Welcome to the latest installment of the Wednesday Wake-Up Call, a weekly roundup of the most pressing conservation issues important to anglers. Working with our friends at Trout Unlimited, Backcountry Hunters & Anglers, the Theodore Roosevelt Conservation Partnership, The Everglades Foundation, Captains for Clean Water, Bullsugar.org, and Conservation Hawks (among others), we’ll make sure you’ve got the information you need to understand the issues and form solid opinions.
Throughout 2016, coastal South Florida suffered through horrific blooms of blue-green algae and other water-quality nightmares. Organizations such as the Everglades Foundation and Bullsugar.org leaped into action, and a group of fishing guides from Fort Myers who had “had enough” of Florida’s poor water management practices formed Captains for Clean Water. These groups work hard to spread the word that damaging discharges from Lake Okeechobee into the St. Lucie and Caloosahatchee estuaries were destroying coastal ecosystems.
Over the next year and a half, these groups rallied support for a project to build a storage reservoir south of Lake Okeechobee, which would help to stop the discharges and restore the southerly flow of water to the “River of Grass.” In May, 2017, Florida Gov. Rick Scott signed legislation that set aside the funds to create the reservoir.
But all is not good. Last Friday, the U.S. Army Corps of Engineers started sending the polluted fresh water down the St. Lucie and Caloosahatchee again, and the effects are shocking. Off the tip of Sanibel Island, the “blackwater” discharge met the clear, blue ocean water, and the contrast between the two is stark.

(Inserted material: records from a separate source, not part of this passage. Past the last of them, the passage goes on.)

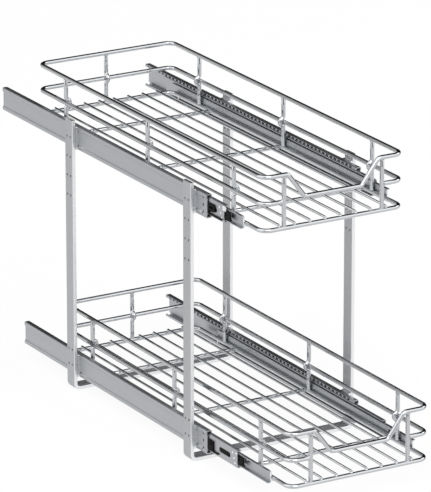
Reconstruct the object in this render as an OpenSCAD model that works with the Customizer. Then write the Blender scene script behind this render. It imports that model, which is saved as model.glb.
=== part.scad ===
// Two-tier pull-out wire basket for a kitchen cabinet.
// Origin: centre of the front frame's foot, on its underside.
// +X is right, +Y is towards the back of the cabinet, +Z is up. Millimetres.
// The baskets stand part of the way out, as far as pull_upper and pull_lower say.

/* [Basket] */
// Width of a basket between the centre lines of its side rails
basket_w = 187.5; // [150:0.5:400]
// Depth of a basket between the centre lines of its front and rear rails
basket_d = 533.5; // [460:0.5:600]
// Height of the middle rail above the bottom rail, centre to centre
middle_rail_z = 32; // [28:0.5:45]
// Height of the top rail above the bottom rail, centre to centre
top_rail_z = 64; // [56:0.5:120]
// Diameter of the rail wire
rail_wire = 5.4; // [4.5:0.1:6.5]
// Diameter of the cross wires and posts
cross_wire = 5.2; // [4:0.1:6]
// Diameter of the floor wires
floor_wire = 3.2; // [2.5:0.1:4.5]
// Bend radius of the rail corners, on the centre line
corner_r = 11; // [8:0.5:20]
// Distance between neighbouring floor wires
floor_pitch = 20.5; // [14:0.5:30]
// Smallest distance from a side rail to the first floor wire
floor_margin = 20; // [12:0.5:30]
// Distance from the front rail to the first cross wire
cross_front = 82.5; // [60:0.5:120]
// Distance from the last cross wire to the rear rail
cross_back = 96; // [76:0.5:130]
// Distance from the front rail to the first side post
side_post_front = 65.5; // [44:0.5:76]
// Distance from the last side post to the rear rail
side_post_back = 68; // [44:0.5:90]
// Distance from a side rail to the nearest front post
front_post_inset = 27.75; // [20:0.25:45]
// Distance from a front post to the top bend of the front dip
dip_gap = 5; // [3:0.5:12]
// Width of the sloping part of the front dip
dip_run = 22.5; // [14:0.5:30]
// Depth of the front dip below the top rail
dip_drop = 29.7; // [18:0.1:40]
// Bend radius of the front dip, on the centre line
small_bend_r = 7; // [5:0.5:8]

/* [Tiers] */
// Height of the lower basket's bottom rail above the cabinet floor
lower_z = 29; // [26:0.5:40]
// Height of the upper basket's bottom rail above the cabinet floor
upper_z = 321; // [240:0.5:400]
// Distance that the lower basket stands out of its closed place
pull_lower = 132; // [0:1:300]
// Distance that the upper basket stands out of its closed place
pull_upper = 70; // [0:1:300]
// Distance from the inner rail's front end to the basket's front rail
basket_overhang = 38; // [25:0.5:60]

/* [Frames] */
// Width of the flat strip that the frames are bent from
strip_w = 18; // [15:0.5:30]
// Thickness of the strip
strip_t = 4.5; // [3:0.1:6]
// Height of the uprights
frame_h = 346; // [340:1:460]
// Distance between the front and the rear frame, centre to centre
frame_gap = 284.5; // [240:0.5:320]
// Inside bend radius at the foot of an upright
foot_bend_r = 4; // [2:0.5:8]
// Distance between the two screw holes in a foot
foot_hole_gap = 140; // [80:1:170]
// Diameter of the screw holes in a foot
foot_hole_d = 4.5; // [3:0.1:6]
// Distance between the two holes of a pair in an upright
pair_gap = 8.2; // [7:0.1:9]
// Distance between hole pairs, for another basket height
pair_pitch = 24.6; // [20:0.1:32]
// Number of hole pairs for the upper basket
upper_pairs = 4; // [1:1:5]
// Height of the spare hole pair above the lower slide's own pair
lower_spare_z = 19.5; // [18:0.5:40]

/* [Slides] */
// Length of the upper slides
upper_slide_l = 500; // [420:10:550]
// Length of the lower slides
lower_slide_l = 450; // [400:10:550]
// Height of a slide
slide_h = 29; // [27:0.5:32]
// Thickness of a slide
slide_t = 9; // [9:0.1:11]
// Thickness of the spacer between a slide and its upright
spacer_t = 3; // [2:0.1:6]
// Height of the slide's middle above the basket's bottom rail
slide_lift = 2; // [0:0.5:3]
// Distance from the front frame's centre to the front end of the slides
slide_front = 32.5; // [20:0.5:60]
// Sheet thickness of the outer and inner rails
sheet_t = 1.2; // [0.8:0.1:1.4]
// Sheet thickness of the middle rail
middle_sheet_t = 1; // [0.8:0.1:1.2]
// Depth that the outer rail's web is set in
web_step = 1.2; // [0.6:0.1:1.2]
// Height of the track between the outer and the middle rail
outer_track = 2.4; // [2:0.1:2.6]
// Height of the track between the middle and the inner rail
inner_track = 2; // [1.8:0.1:2.4]
// Clearance of a ball in its track, on each side
ball_play = 0.2; // [0.1:0.05:0.3]
// Clearance between rails that slide past each other
rail_play = 0.7; // [0.5:0.1:1]
// Length of the ball cages
cage_l = 180; // [120:1:180]
// Distance between balls in a cage
ball_pitch = 18; // [9:0.5:30]
// Clearance of a ball in its hole in the cage
cage_play = 0.15; // [0.1:0.05:0.3]
// Length of the slot near the front end of the middle rail
middle_slot_l = 25.4; // [14:0.2:40]
// Height of the slot in the middle rail
middle_slot_h = 6.4; // [4:0.2:9]
// Distance from the middle rail's front end to its slot
middle_slot_y = 16; // [8:0.5:40]
// Length of the slot near the front end of the inner rail
inner_slot_l = 9; // [5:0.2:20]
// Height of the slot in the inner rail
inner_slot_h = 3; // [2:0.1:4]
// Distance from the inner rail's front end to its slot
inner_slot_y = 44.5; // [20:0.5:80]
// Height of the inner rail's slot above the slide's middle
inner_slot_lift = 3.4; // [0:0.1:3.6]
// Height of the stamped slots near the front end of the outer rail
stamp_h = 3.4; // [2:0.1:4.5]
// Width of the stamped slots
stamp_w = 2.2; // [1:0.1:4]
// Distance from the outer rail's front end to the stamped slots
stamp_y = 8; // [5:0.5:14]
// Distance from the edges of the outer rail to the upper and lower stamped slots
stamp_inset = 5.4; // [5:0.1:7]

/* [Small parts] */
// Shank diameter of the slide screws
screw_d = 3.2; // [2.5:0.1:4]
// Head diameter of the slide screws
screw_head_d = 6; // [5.5:0.1:7]
// Amount by which a screw's clearance hole is wider than its shank
screw_play = 0.3; // [0.2:0.1:0.6]
// Distance from the screw's tip to the upright's outer face
screw_short = 1; // [0.5:0.1:2]
// Length of the plastic guides' tongues
guide_l = 16; // [8:0.5:20]
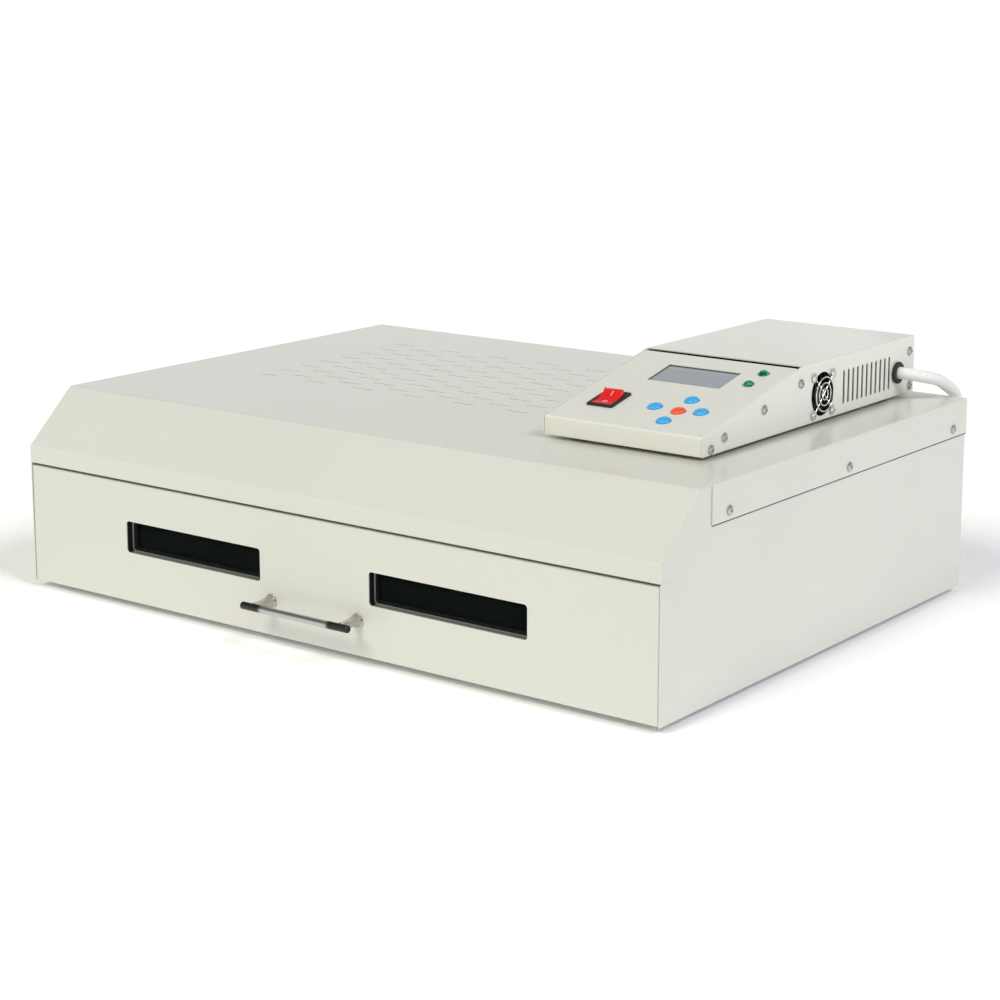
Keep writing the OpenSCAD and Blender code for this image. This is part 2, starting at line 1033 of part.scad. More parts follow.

Here are some reports from local media:
- Lake Okeechobee discharges begin to St. Lucie River, increase to Caloosahatchee River
- Lake Okeechobee release impacting Southwest Florida beaches
- Brown water invades Sanibel Island following Lake Okeechobee release
- Algae at Riverland Marina, South Fork of St. Lucie River in Stuart
- Concerns over algae returning
This is a perfect example of a time when celebrating a legislative victory is useless if there’s been no change on the ground or in the water. We must continue to put pressure on legislators to stop these huge discharges of pollutant-laden fresh water. The health of the estuaries and every species that lives there are at stake.
Click here for more information and to find out what you can do.
Sign the #NowOrNeverglades Declaration
One thought on “Damaging Freshwater Releases Again Threaten South Florida’s Coasts”
There is also a story that there is an endangered bird that nests along the south locks that prevent the locks from being opened for a southern flow. Here is the link and text where I heard about this;
“Water flowing south between Lake Okeechobee and Florida Bay is stopped at the Tamiami Trail in western Dade county, between Krome Avenue and 40 mile bend. There are 6 structures along the trail that allow water to travel south, as nature intended. Half of those structures remain closed until July 15th, due to restrictions imposed by the endangered species act to protect the cape sable seaside sparrow. I have been advised that opening them will result in arrest.
The Everglades system works as a whole or it doesn’t work at all. Keeping these structures closed at the Tamiami trail causes water to back up in the Water Conservation Areas and Storm Water Treatment Areas. As a result it eliminates the option of sending Lake Okeechobee water south, as nature intended. So, as designed to control flood waters, the water in Lake Okeechobee is discharged to the costal estuaries by way of man-made canals, the C-43 and C-44.”